The plane had already pushed away from the gate at least 5 minutes prior to scheduled time.

Edited: 9:00 pm, May 25, 2013
Pittsburgh...
posts: 3
reviews: 3
5. Re: Connecting flight left early and I missed it

Thank you for your reply and explanation.

Bangkok
Destination Expert
for Bangkok, Air Travel, Thailand
posts: 14,201
reviews: 73
6. Re: Connecting flight left early and I missed it

Hi,

I suspect that your only real chance for recovery here is IF you can show that the carrier didn't give you the contractually specified amount of time to board.

Again, most airlines do have language that says all ticketed and confirmed passengers must be onboard the aircraft at X minutes before departure.. That "X" is around :05 to :10 for a domestic sector- internationally it can be higher..

Therefore, IF you can show that they essentially closed the boarding door BEFORE the stipulated time, THEN I think you've got some ground to make a case.. BUT that time is NOT departure time.. It's something before..

You need to see EXACTLY what your airline says that time is.. Again, it's going to be around :05 to :10

Therefore, IF (as illustrative example) they did in fact "push back" at :05 before departure time, so long as their stated cut-off time for boarding is at least :06 or more, then you're out of luck as they can mathematically show that at :06 to departure the doors closed and one minute later it pushed back.

In these kinds of cases knowing the carriers exact rules and having a credible accounting of the timeline will be essential to having any real chance of recovery with the carrier.

Travel Safe,

London, United...
posts: 18,912
reviews: 23
7. Re: Connecting flight left early and I missed it

Jeff.
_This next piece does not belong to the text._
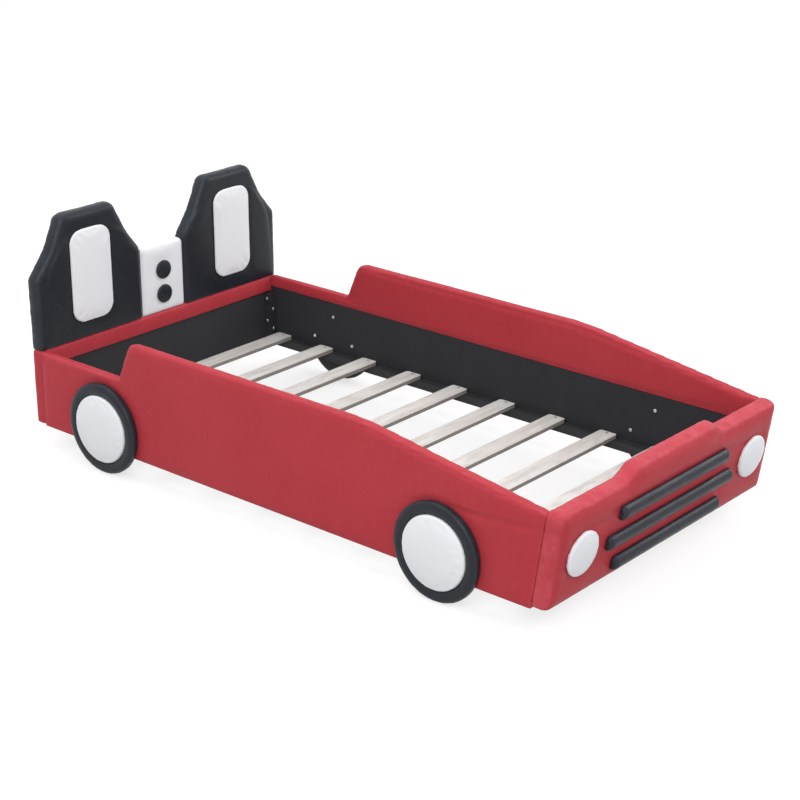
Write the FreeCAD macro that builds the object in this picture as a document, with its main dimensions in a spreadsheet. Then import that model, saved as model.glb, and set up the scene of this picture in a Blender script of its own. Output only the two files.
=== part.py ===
import FreeCAD, Part
import math
import os
import types

import Sketcher

# A child's bed in the shape of an open car, for a mattress of 39 x 75 inches.
# X is the width, +Y the head end, -Y the grille end and Z is up. The origin is on the floor,
# under the middle. Right and left are the car's own: right is -X and left is +X.
# All sizes are in millimetres and degrees. Heights named "above the panels" start at the
# lower edge of the upholstered panels, which the wheels hold clear of the floor.

sizeTable = [
    ("bedLength", 2036.0, "back of the headboard to the front panel's most forward padding"),
    ("mattressWidth", 990.6, "between the side linings, 39 in"),
    ("sideFoam", 8.9, "padding outside a side panel's board"),
    ("headThickness", 40.0, "headboard, front to back"),
    ("noseThickness", 54.0, "front panel, through its padding"),
    ("noseLean", 8.6, "angle by which the top of the front panel stands ahead"),
    ("baseHeight", 244.0, "rear rails and headboard base above the panels' lower edge"),
    ("humpHeight", 369.0, "top of the side panels"),
    ("sideNoseHeight", 281.0, "side panels at the front panel"),
    ("noseHeight", 284.0, "front panel along its slope, at the sides"),
    ("bonnetRise", 31.0, "how far the middle of the front panel stands higher"),
    ("bonnetFoot", 236.0, "half width of the raised middle at its foot"),
    ("bonnetTop", 187.0, "half width of the raised middle at its top"),
    ("railLength", 354.0, "low rear rail, from the headboard to the foot of the hump"),
    ("riseLength", 53.0, "foot of the hump to the top of its steep rise"),
    ("bonnetLength", 574.0, "sloping part of the side panels, from the bend to the front panel"),
    ("sideLiningHeight", 206.0, "black lining of the sides and the front"),
    ("headLiningHeight", 188.0, "black lining of the headboard"),
    ("liningThickness", 1.5, "non-woven lining"),
    ("rollProud", 2.0, "how far the padded roll stands proud of the side lining"),
    ("sideBoardThickness", 15.0, "board inside a side panel"),
    ("edgeFoam", 9.0, "padding over the edges of the boards"),
    ("endWrap", 2.0, "cover over the end grain of a side board"),
    ("headBoardThickness", 20.0, "board inside the headboard"),
    ("headBackFoam", 12.0, "padding behind the headboard's board"),
    ("noseBoardThickness", 18.0, "board inside the front panel"),
    ("sideRound", 10.0, "rounding of the side panels' long edges"),
    ("notchRound", 16.0, "inside corner at the end of the rear rail"),
    ("humpRound", 48.0, "shoulder at the rear end of the hump"),
    ("bendRound", 700.0, "soft bend of the side panels' top"),
    ("noseRound", 22.0, "rolled rim of the front panel"),
    ("noseCorner", 18.0, "upper corners of the front panel"),
    ("bonnetRound", 34.0, "curves at both ends of the raised middle"),
    ("baseRound", 7.0, "upper edges of the headboard base"),
    ("headCorner", 10.0, "upright rear corners of the headboard"),
    ("shoulderHeight", 470.0, "outer shoulder of a seat back"),
    ("innerShoulderHeight", 482.0, "inner shoulder of a seat back"),
    ("seatTopHeight", 654.0, "top of the seat backs"),
    ("seatWaistHeight", 547.0, "height at which the slanting sides steepen"),
    ("seatWaistStep", 62.7, "outer slant there, in from the bed's side"),
    ("seatWaistInner", 142.0, "inner slant there, from the middle"),
    ("seatTopStep", 115.7, "outer end of the flat top, in from the bed's side"),
    ("seatTopInner", 196.0, "inner end of the flat top, from the middle"),
    ("seatInset", 12.0, "padding around the seat backs' board"),
    ("seatProud", 6.0, "how far the seat backs swell out ahead of the headboard base"),
    ("seatRound", 24.0, "front rim of the seat backs"),
    ("seatBackRound", 9.0, "rear rim of the seat backs"),
    ("shoulderRound", 26.0, "shoulders of the seat backs"),
    ("waistRound", 150.0, "hollow of the slanting sides"),
    ("crownRound", 34.0, "upper corners of the seat backs"),
    ("consoleHalf", 91.0, "half width of the white pad between the seat backs"),
    ("consoleHeight", 474.0, "top of the white pad"),
    ("consoleCorner", 18.0, "upper corners of the white pad"),
    ("consoleRound", 12.0, "front rim of the white pad"),
    ("padGap", 0.5, "between neighbouring pads of the headboard"),
    ("insetLift", 53.0, "lower end of a white inset above the headboard base"),
    ("insetWide", 162.0, "width of a white inset"),
    ("insetTall", 300.0, "height of a white inset"),
    ("insetCorner", 46.0, "corners of a white inset"),
    ("insetThick", 8.0, "how far a white inset stands proud"),
    ("insetRound", 5.0, "rim of a white inset"),
    ("buttonRadius", 31.0, "round black buttons"),
    ("buttonEdge", 7.0, "rim height of a button"),
    ("buttonCrown", 4.0, "how much higher its middle is"),
    ("buttonRound", 4.0, "rim of a button"),
    ("upperButtonDrop", 89.0, "middle of the upper button below the white pad's top"),
    ("buttonPitch", 82.0, "from the upper button to the lower one"),
    ("lampRadius", 64.5, "headlamp pads"),
    ("lampStep", 109.7, "middle of a headlamp, in from the bed's side"),
    ("lampHeight", 144.0, "middle of a headlamp, along the front panel's slope"),
    ("lampEdge", 11.0, "rim height of a headlamp"),
    ("lampCrown", 5.0, "how much higher its middle is"),
    ("lampRound", 5.0, "rim of a headlamp"),
    ("lampBoardThickness", 5.0, "disc inside a headlamp"),
    ("lampBoardInset", 4.0, "padding around that disc"),
    ("barHigh", 43.0, "grille bars, across"),
    ("barProud", 17.0, "how far the grille bars stand out"),
    ("barLong", 300.0, "half length of the middle bar"),
    ("barShort", 258.0, "half length of the upper and the lower bar"),
    ("barHeight", 50.0, "middle of the lowest bar, along the slope"),
    ("barPitch", 76.5, "from one bar to the next"),
    ("barEndRound", 9.0, "rounded ends of the bars"),
    ("wheelRadius", 143.0, "tyres"),
    ("wheelFlat", 0.5, "how far the padded tyre is pressed flat by the floor"),
    ("wheelRise", 71.0, "wheel centres above the panels' lower edge"),
    ("rearWheelStep", 332.0, "rear wheels, ahead of the headboard's back"),
    ("frontWheelStep", 302.0, "front wheels, behind the front panel's foot"),
    ("tyreThick", 25.0, "tyre, front to back"),
    ("tyreRound", 9.0, "front outer rim of a tyre"),
    ("tyreInnerRound", 4.0, "rim of a tyre at the hub"),
    ("tyreBackRound", 3.0, "rear outer rim of a tyre"),
    ("wheelBoardThickness", 15.0, "disc inside a wheel"),
    ("wheelBoardInset", 8.0, "padding around that disc"),
    ("hubRadius", 107.0, "white hubs"),
    ("hubEdge", 15.0, "rim height of a hub above its disc"),
    ("hubCrown", 6.0, "how much higher its middle is"),
    ("hubRound", 6.0, "rim of a hub"),
    ("hubGap", 0.3, "between a hub and its tyre"),
    ("boltCircle", 85.0, "wheel bolts, from the wheel's centre"),
    ("boltRadius", 3.0, "shank of the bolts"),
    ("boltHeadRadius", 6.0, "head of the bolts"),
    ("boltHeadHeight", 4.0, "head of the bolts"),
    ("wheelBoltDepth", 12.0, "how deep a bolt reaches into a wheel's disc"),
    ("boardBoltDepth", 12.0, "how deep bolts and screws reach into the boards"),
    ("holeClearance", 0.2, "around every bolt and screw"),
    ("postWide", 30.0, "corner posts, both ways"),
    ("postFoot", 4.0, "lower end of the posts and slat rails above the panels' lower edge"),
    ("postTop", 184.0, "upper end of the posts"),
    ("postLowBolt", 60.0, "lower bolt into the headboard and the front panel"),
    ("postHighBolt", 130.0, "upper bolt into the headboard and the front panel"),
    ("postSideLowBolt", 88.0, "lower bolt into the side panel"),
    ("postSideHighBolt", 168.0, "upper bolt into the side panel"),
    ("slatTop", 44.0, "top of the slats above the panels' lower edge"),
    ("slatThick", 12.0, "slats"),
    ("slatWide", 62.0, "slats"),
    ("firstSlat", 69.0, "middle of the first slat, from the headboard's front"),
    ("lastSlat", 74.5, "middle of the last slat, from the front panel's foot"),
    ("slatCount", 10.0, "number of slats"),
    ("slatCorner", 8.0, "rounded corners of the slats' ends"),
    ("slatEndGap", 2.0, "between a slat's end and the lining"),
    ("railWide", 25.0, "slat rails"),
    ("railEndGap", 1.0, "between a slat rail and the posts"),
    ("screwRadius", 2.0, "shank of the screws"),
    ("screwHeadRadius", 4.0, "countersunk head of the screws"),
    ("screwHeadHeight", 2.5, "countersunk head of the screws"),
    ("slatScrewDepth", 16.0, "how deep a slat screw reaches into the rail"),
]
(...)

I suspect you did not miss the flight because it left early, I suspect you missed the flight because you were not at the gate when boarding closed, whenever this was ie ten mins beforehand.
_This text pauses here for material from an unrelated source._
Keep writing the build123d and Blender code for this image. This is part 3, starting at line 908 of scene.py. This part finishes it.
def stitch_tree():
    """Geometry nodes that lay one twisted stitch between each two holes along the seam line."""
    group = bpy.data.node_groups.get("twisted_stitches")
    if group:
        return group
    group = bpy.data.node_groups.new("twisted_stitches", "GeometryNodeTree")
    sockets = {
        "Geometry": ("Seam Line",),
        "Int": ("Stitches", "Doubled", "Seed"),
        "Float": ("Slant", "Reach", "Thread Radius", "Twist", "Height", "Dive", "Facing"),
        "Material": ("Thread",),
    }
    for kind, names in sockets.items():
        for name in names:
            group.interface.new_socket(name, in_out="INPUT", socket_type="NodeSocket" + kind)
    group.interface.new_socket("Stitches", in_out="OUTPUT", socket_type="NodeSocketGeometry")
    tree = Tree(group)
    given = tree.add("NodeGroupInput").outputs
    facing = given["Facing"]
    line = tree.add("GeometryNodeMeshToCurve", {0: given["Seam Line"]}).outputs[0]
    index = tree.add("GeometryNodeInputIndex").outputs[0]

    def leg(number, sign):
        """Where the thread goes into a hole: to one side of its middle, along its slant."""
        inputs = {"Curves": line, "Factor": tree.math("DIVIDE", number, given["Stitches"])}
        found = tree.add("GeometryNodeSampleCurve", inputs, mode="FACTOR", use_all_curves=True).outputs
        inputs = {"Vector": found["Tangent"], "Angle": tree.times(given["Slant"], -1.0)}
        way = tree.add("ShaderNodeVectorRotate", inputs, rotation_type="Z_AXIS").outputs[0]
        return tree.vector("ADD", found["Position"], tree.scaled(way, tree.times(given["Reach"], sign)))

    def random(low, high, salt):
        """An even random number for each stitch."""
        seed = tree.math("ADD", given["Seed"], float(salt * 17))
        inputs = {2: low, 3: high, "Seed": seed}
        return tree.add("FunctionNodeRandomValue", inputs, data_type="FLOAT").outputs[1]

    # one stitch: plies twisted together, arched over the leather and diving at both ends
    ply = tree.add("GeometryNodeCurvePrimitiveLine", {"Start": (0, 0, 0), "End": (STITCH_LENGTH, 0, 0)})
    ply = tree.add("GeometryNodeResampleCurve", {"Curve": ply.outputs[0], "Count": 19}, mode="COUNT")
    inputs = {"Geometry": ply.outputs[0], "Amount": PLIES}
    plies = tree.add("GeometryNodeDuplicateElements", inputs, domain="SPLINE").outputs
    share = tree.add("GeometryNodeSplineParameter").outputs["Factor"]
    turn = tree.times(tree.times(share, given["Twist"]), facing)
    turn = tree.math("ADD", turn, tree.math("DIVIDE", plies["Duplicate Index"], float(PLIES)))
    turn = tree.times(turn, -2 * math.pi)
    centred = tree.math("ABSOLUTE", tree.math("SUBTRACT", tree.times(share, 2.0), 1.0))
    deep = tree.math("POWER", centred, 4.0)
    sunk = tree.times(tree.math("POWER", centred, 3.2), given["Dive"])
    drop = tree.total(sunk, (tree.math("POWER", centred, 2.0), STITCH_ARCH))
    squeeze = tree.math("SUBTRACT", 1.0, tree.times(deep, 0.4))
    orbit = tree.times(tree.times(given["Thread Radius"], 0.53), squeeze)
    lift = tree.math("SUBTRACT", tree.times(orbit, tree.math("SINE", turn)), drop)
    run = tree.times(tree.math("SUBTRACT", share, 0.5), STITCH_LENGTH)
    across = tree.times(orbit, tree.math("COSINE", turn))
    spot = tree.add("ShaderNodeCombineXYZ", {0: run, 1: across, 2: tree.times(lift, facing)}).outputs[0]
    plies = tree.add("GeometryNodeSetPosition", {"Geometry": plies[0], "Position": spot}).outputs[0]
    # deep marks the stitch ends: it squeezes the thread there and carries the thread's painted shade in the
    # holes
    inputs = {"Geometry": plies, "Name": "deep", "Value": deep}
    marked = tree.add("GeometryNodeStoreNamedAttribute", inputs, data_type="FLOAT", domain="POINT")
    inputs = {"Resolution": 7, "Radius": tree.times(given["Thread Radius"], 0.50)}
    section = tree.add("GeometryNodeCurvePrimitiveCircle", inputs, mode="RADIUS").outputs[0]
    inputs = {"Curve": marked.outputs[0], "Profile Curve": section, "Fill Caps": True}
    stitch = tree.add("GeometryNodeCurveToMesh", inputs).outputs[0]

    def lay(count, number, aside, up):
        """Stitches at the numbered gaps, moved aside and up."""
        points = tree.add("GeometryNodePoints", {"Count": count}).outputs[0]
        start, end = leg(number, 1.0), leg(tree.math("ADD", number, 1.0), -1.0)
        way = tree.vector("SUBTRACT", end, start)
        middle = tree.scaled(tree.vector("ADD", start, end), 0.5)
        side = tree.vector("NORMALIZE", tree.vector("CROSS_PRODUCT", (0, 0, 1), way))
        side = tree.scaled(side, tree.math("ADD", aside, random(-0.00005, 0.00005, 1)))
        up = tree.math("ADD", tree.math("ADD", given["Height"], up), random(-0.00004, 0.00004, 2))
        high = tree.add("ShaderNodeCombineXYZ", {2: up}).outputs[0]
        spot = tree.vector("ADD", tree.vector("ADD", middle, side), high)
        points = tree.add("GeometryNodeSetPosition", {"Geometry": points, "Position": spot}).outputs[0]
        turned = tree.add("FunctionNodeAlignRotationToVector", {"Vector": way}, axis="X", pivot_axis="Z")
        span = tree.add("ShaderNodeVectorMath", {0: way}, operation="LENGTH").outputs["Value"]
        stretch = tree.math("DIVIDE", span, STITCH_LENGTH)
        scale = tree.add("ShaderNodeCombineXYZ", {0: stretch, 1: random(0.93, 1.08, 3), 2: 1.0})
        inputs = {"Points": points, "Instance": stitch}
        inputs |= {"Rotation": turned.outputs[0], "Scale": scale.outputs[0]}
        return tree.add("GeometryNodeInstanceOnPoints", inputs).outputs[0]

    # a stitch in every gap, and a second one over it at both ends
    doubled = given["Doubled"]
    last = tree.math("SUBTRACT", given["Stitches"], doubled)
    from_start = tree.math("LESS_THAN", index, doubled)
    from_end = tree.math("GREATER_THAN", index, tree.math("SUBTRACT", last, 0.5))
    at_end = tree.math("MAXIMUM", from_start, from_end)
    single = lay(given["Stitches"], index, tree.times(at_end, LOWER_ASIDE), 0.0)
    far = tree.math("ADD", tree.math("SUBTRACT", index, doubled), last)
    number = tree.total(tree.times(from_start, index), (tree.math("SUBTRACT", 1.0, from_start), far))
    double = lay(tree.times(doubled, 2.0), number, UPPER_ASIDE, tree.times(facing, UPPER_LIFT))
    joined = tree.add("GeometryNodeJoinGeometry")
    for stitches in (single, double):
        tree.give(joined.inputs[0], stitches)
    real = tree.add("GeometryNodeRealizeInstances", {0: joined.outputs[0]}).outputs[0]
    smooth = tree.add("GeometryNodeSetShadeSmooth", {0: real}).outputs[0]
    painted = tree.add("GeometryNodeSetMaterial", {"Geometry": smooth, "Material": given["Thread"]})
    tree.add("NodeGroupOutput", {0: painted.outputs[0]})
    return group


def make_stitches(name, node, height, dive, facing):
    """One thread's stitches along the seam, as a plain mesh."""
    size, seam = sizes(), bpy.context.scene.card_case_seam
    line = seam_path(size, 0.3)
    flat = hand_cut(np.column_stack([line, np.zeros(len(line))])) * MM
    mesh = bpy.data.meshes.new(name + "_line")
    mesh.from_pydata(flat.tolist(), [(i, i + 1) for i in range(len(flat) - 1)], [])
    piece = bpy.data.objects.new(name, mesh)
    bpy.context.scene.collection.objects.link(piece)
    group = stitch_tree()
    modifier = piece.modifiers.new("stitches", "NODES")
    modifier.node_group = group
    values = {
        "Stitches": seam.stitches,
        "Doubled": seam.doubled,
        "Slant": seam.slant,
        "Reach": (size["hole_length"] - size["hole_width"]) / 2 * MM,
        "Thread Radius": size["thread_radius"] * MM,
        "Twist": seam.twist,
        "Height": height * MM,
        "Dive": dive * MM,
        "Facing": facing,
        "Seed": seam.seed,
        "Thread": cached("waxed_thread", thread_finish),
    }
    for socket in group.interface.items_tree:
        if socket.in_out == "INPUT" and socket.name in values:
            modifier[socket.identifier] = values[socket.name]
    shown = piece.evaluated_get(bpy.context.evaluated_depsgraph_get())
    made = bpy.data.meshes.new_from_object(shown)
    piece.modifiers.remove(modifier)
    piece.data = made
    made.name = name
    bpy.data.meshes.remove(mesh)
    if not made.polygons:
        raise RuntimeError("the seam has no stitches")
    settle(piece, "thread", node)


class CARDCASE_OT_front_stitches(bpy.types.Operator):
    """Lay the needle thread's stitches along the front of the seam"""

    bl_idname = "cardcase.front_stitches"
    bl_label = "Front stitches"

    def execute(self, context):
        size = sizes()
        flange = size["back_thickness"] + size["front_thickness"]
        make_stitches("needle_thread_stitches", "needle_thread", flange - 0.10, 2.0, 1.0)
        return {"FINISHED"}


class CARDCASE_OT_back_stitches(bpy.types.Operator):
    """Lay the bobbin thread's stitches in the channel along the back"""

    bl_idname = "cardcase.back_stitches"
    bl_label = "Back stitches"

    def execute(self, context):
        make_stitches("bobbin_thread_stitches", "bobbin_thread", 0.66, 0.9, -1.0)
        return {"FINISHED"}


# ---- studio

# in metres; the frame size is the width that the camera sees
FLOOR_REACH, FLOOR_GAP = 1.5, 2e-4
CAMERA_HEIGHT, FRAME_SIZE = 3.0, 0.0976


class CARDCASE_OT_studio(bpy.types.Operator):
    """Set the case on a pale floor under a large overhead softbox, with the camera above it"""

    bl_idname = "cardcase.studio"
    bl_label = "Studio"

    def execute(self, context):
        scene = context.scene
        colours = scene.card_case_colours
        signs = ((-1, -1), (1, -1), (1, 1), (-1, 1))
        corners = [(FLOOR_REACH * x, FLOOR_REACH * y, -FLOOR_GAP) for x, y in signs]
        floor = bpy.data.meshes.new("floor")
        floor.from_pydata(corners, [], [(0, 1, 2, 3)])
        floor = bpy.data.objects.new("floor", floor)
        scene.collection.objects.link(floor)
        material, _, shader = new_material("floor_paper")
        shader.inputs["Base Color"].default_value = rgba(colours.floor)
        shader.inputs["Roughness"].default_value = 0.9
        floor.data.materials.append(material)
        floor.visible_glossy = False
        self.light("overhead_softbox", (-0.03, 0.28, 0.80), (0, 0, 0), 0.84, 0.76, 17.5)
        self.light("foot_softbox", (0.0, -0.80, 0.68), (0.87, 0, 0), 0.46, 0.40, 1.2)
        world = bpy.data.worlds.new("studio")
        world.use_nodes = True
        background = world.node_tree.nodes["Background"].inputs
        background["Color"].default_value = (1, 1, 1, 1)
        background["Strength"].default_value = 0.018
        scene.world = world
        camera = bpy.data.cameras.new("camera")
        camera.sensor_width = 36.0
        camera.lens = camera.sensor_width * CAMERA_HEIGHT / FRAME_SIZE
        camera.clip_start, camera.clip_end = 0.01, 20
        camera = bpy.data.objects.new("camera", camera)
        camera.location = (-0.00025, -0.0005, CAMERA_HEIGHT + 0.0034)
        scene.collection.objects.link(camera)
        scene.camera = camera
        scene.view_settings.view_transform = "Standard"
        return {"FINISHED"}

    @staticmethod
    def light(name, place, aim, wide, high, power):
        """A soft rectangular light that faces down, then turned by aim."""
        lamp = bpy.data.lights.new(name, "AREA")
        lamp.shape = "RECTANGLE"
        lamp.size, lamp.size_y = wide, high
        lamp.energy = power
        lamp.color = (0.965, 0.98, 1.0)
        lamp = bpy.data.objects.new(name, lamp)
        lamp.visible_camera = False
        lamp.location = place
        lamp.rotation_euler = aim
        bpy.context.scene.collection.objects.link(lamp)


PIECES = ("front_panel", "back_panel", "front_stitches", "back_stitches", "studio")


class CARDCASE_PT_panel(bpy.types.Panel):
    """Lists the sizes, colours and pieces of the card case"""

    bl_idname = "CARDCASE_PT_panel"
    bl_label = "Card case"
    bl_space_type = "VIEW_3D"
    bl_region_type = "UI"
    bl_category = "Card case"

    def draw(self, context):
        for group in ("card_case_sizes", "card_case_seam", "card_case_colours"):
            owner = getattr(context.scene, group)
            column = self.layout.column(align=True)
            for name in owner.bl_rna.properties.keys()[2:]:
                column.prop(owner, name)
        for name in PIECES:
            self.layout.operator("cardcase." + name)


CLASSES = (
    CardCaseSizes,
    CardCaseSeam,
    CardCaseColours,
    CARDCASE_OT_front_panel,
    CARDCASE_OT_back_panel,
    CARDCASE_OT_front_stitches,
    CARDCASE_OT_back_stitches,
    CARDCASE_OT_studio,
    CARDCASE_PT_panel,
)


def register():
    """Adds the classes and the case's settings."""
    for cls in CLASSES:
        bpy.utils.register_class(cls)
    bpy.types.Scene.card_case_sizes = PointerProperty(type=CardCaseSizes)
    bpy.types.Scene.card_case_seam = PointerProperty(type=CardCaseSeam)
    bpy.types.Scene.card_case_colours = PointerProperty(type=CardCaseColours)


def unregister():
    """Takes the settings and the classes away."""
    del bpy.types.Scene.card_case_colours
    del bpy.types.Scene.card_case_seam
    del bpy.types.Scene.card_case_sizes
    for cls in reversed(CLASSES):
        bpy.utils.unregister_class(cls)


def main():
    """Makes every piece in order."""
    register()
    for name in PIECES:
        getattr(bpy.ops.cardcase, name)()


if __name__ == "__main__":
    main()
If you think they closed boarding early, which I don't think you know, then you could have a case, but it does read that it was simply you missed it.
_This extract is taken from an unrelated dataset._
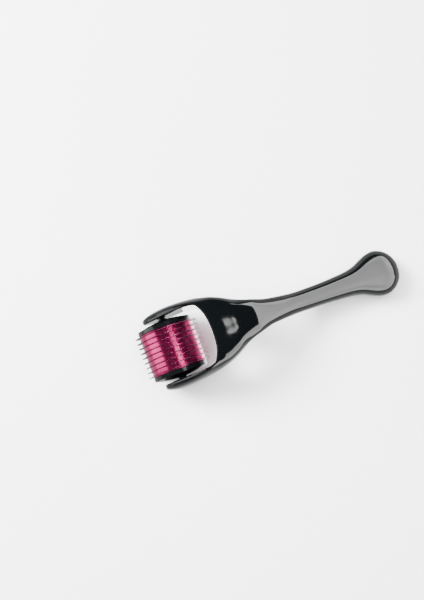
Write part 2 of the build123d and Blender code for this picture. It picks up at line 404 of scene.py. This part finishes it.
class Cage:
    """Points and quads of a subdivision cage, collected piece by piece."""

    def __init__(self, name):
        self.name, self.points, self.faces, self.creases = name, [], [], []

    def add(self, points):
        first = len(self.points)
        self.points += [tuple(p) for p in points]
        return list(range(first, len(self.points)))

    def bridge(self, a, b, closed=True):
        """Quads between two rows of the same length."""
        for n in range(len(a) if closed else len(a) - 1):
            m = (n + 1) % len(a)
            self.faces.append((a[n], a[m], b[m], b[n]))

    def crease(self, row, sharpness):
        """Holds the edges along a row of points tight."""
        self.creases += [(a, b, sharpness) for a, b in zip(row, row[1:])]


def cage_mesh(cage):
    """The cage as a mesh with its creases, and how many of its edges are left open."""
    mesh = bpy.data.meshes.new(cage.name)
    mesh.from_pydata([to_frame(p) for p in cage.points], [], cage.faces)
    build = bmesh.new()
    build.from_mesh(mesh)
    bmesh.ops.recalc_face_normals(build, faces=build.faces)
    sharp = build.edges.layers.float.new("crease_edge")
    build.verts.ensure_lookup_table()
    for a, b, value in cage.creases:
        edge = build.edges.get((build.verts[a], build.verts[b]))
        if edge is not None:
            edge[sharp] = value
    open_edges = sum(len(edge.link_faces) != 2 for edge in build.edges)
    build.to_mesh(mesh)
    build.free()
    return mesh, open_edges


def fit_to_points(piece, wanted):
    """Moves the cage so that its smooth surface nears the wanted points; gives the worst miss."""
    mesh, count = piece.data, len(wanted)
    for _ in range(FIT_ROUNDS):
        smooth = piece.evaluated_get(bpy.context.evaluated_depsgraph_get()).data
        reached = np.zeros(len(smooth.vertices) * 3)
        smooth.vertices.foreach_get("co", reached)
        cage_now = np.zeros(count * 3)
        mesh.vertices.foreach_get("co", cage_now)
        miss = wanted - reached.reshape(-1, 3)[:count]
        mesh.vertices.foreach_set("co", (cage_now.reshape(-1, 3) + FIT_STEP * miss).ravel())
        mesh.update()
    return float(np.abs(miss).max() / MM)


def piece_from_cage(cage):
    mesh, open_edges = cage_mesh(cage)
    piece = bpy.data.objects.new(cage.name, mesh)
    bpy.context.scene.collection.objects.link(piece)
    smooth = piece.modifiers.new("smooth", "SUBSURF")
    smooth.levels = smooth.render_levels = 1
    smooth.use_limit_surface = True
    worst = fit_to_points(piece, np.array([to_frame(p) for p in cage.points]))
    smooth.levels = smooth.render_levels = SMOOTH_LEVELS
    mesh.shade_smooth()
    print(f"{cage.name}: {len(cage.points)} points, {len(cage.faces)} quads, {open_edges} open edges,",
          f"last miss {worst:.3f} mm")
    return piece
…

Were you on two seperate tickets? Is this the issue? If so, it's also best to buy connecting lights on one ticket,mas although more expensive, you pass liability to get you on another flight if you are delayed to the airline. If you do two tickets, then you need to build in a major buffer ie several hours min to be safe.

Houston, Texas
Destination Expert
for Air Travel, Business Travel
posts: 7,180
reviews: 81
8. Re: Connecting flight left early and I missed it

Depending on the airline, the flight "leaves" 10 minutes before push-back time, which is the time commonly known as "departure". You are required to be at the gate ready to board 15 minutes prior to the departure time. After everyone present at that time has boarded, the flight is closed and leaves. It might look as if it is still sitting there, but as far as you are concerned, it has left. As others have said, there is no rule about planes having to sit anyplace waiting for connecting passengers... early or late.

UK
posts: 44,841
reviews: 89
9. Re: Connecting flight left early and I missed it

Agree with the others, you have mixed up departure time with gate closing time. The gate may close up to 20 minutes before the flight is scheduled to leave, so to use that as an example if you were at the gate only 5 minutes before the plane was scheduled to leave, you were 15 minutes late.

UK
posts: 2,586
reviews: 26
10. Re: Connecting flight left early and I missed it

There are usually two times printed on boarding passes - actual departure time, and the time they want you at the gate (which is usually something like half an hour before for short-haul flights). The actual gate closing time will be somewhere in between those, and will be printed in the airline's terms and conditions (I've also seen it on boarding passes, stated in general terms - like "You must be at the gate no later than 15 minutes before departure")

It's not uncommon for flights to push back a few minutes early. As others have said, if you weren't at the gate at gate closing time you haven't got a case.